C’est la raison pour laquelle le questionnaire aux candidats est précédé d’un document de synthèse qui présente les principaux faits et chiffres et propose de formuler et mettre en perspective les enjeux de débat et d’orientation politique. Le questionnaire est construit à partir de cinq angles différents sous lesquels on peut regrouper les sujets politiques du point de vue des prérogatives du Parlement européen : 1/ les questions d’orientation générale, 2/ les enjeux du financement des infrastructures et systèmes de transport, auxquels les adhérents de TDIE sont très attentifs, 3/ les éléments relatifs à la poursuite de la dynamique du Green Deal pour les transports, et 4/ les questions relatives aux aspects sociaux, formation et recherche.
Le cinquième et dernier angle n’est pas moins important : il nous paraît absolument nécessaire que les questions de politique des transports soient portées avec détermination par des femmes et des hommes volontaires, intéressés par leur complexité tout autant politique que technique.
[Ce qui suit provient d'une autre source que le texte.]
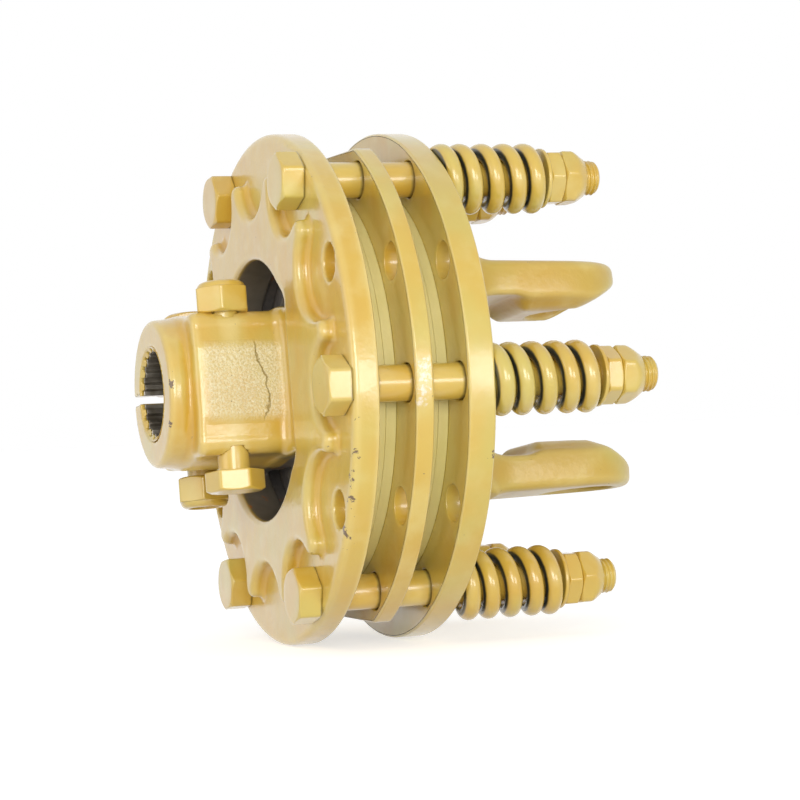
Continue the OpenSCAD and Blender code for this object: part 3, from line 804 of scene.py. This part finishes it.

Quelle place pour les transports dans le prochain Collège des Commissaires ? Quel portage des questions de transport au sein du futur Parlement ?
Fidèle à ses préoccupations et à ses convictions, TDIE intègre la diversité des modes de transport à ses réflexions, et tente, une nouvelle fois, de relever le défi d’un travail qui traite des questions de voyageurs et des questions de marchandises. Nos systèmes de transport répondent à des besoins très différents. Comment améliorer la performance environnementale et énergétique globale ?
Nous espérons contribuer utilement à la mobilisation des candidates et des candidats sur ces questions très importantes pour nos concitoyens, et favoriser ainsi la considération des questions de transport au plus haut niveau de la représentation française au sein du futur Parlement européen.